Geoff reminded me that I had been published – just not a book. And he reminded me we don’t live in a meritocracy. It doesn’t matter if my stuff is better (as amorphous and vague as that can be for fiction). People aren’t published over other people because they are better. People get published because of talent, connections, being in the right place at the right time, knowledge, bribes, favours, and mostly luck.

And, of course, I haven’t been writing much. I can’t really expect celebrity to fall into my lap when my body of work is negligible. I can’t be a writer if I don’t write.

I’m trying to unslump (inflate?). My course starts in September. I was accepted into an online writing group. So I’ll have accountability. Still, something inside me still nags me quietly to give up. Sometimes when this happens, I suddenly get an acceptance that buoys me back up. Other times, I have to make myself work on my own. I think it is one of those other times.

day

Another year passed. Tesfa eagerly gave me a present yesterday morning:

clips 033

Those who spent time with me in Costa Rica or Ethiopia may remember my love of these Dollarama clothespins, and no, I haven’t shut up about them. Even my four year old knows how much I love these clips.

A commendation to Geoff for taking a kid to Dollarama and getting out unscathed (and with only two additional suddenly necessary in a four year old’s mind purchases) and a commendation to me for knowing how awesome these clothespins are.

do you even want me to read this book?

I got Love in the Time of Cholera out of the library (I know – I need to do another library haul photo soon). It’s the Knopf 1988 hard-cover publication (because my library has many older books) and I’m reading it and thinking “Did anyone at Knopf actually want me to read this book?” The book is slightly too large and too heavy to hold comfortably, there doesn’t seem to be any care taken with cover design, and worst of all, the font: it’s some sort of dingy font that looks typewritten and smudged with thin margins that is a pain in the ass to read. Did no one design books in the 1980s? Reading a poorly designed book is tedious, no matter how enthusiastic I am about the content.

Don’t even get me started on how poorly arranged some professionally published e-books are.

MAGIC!

Because there are only so many stories you can write about unhappy people doing horrible things to each other, I’ve been trying to write a more upbeat faerie-based YA thing. I’ve been slacking a bit this week, partly because of playing too much Civ IV, partly because of a sticky plot point that wouldn’t resolve itself, until I realised that I am writing something with faeries so the obvious solution is magic.

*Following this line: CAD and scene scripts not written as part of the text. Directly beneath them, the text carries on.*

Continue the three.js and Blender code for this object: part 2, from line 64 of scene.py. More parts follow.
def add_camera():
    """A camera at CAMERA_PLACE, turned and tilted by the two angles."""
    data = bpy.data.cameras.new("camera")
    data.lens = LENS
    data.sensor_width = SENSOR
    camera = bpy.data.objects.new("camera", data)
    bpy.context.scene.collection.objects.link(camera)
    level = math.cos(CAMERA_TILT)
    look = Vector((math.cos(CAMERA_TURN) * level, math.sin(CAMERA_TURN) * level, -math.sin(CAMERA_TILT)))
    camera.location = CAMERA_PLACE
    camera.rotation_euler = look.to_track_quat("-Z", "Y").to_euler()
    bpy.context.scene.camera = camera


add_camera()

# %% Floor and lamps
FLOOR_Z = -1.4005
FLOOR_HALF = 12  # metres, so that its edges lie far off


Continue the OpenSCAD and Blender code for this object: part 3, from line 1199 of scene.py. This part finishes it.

So yes, I magicked away my problem. This is much easier than actually, logically solving anything. I can see why so many people want to write fantasy now.

legitimacy

Those following me on twitter know that I had an unhappy brush-off the other day regarding writing. So I decided to make a list about being a real writer to cheer myself up.

You’re not a real writer if:

  • you haven’t been published;
  • you’ve been published but not paid;
  • you’ve been published and paid but published online;
  • you’ve been published and paid in print but not in a prestigious journal
  • you’ve been published and paid in print in a prestigious journal but it’s only short fiction or individual essays

So yes, I have no novel and only short fiction and maybe not in the most prestigious journals and mainly online, so what? I hate the hierarchy that I’m not real at what I do and it rankles because this isn’t the first time this happened – as an undergraduate female in a STEM field at a university that has huge problems with male privilege (which doesn’t need to be the case as where I went for graduate school in the same field was awesome and had none of the problems my undergraduate school had), I had to constantly justify why I deserved to be there when others around me with dicks didn’t. Now I have to justify that my little steps to success aren’t valid until I write the big, important novel.

Maybe I will write a novel. Maybe I won’t. But you’d think in a field that is all about narrative, that we’d be able to allow more than one narrative to define literary success.

Wednesday word: venturesome

For example, I paid inside the gas station rather than at the pump like I normally do (but that was since the credit card reader at the pump was broken). I am trying to do new things, however small, to encourage Tesfa, who tried soccer for the first time last night and melted-down about the possibility before the fact. So we will try many new and (low) risky things over the next while in the hopes that Tesfa becomes more exciting than I am.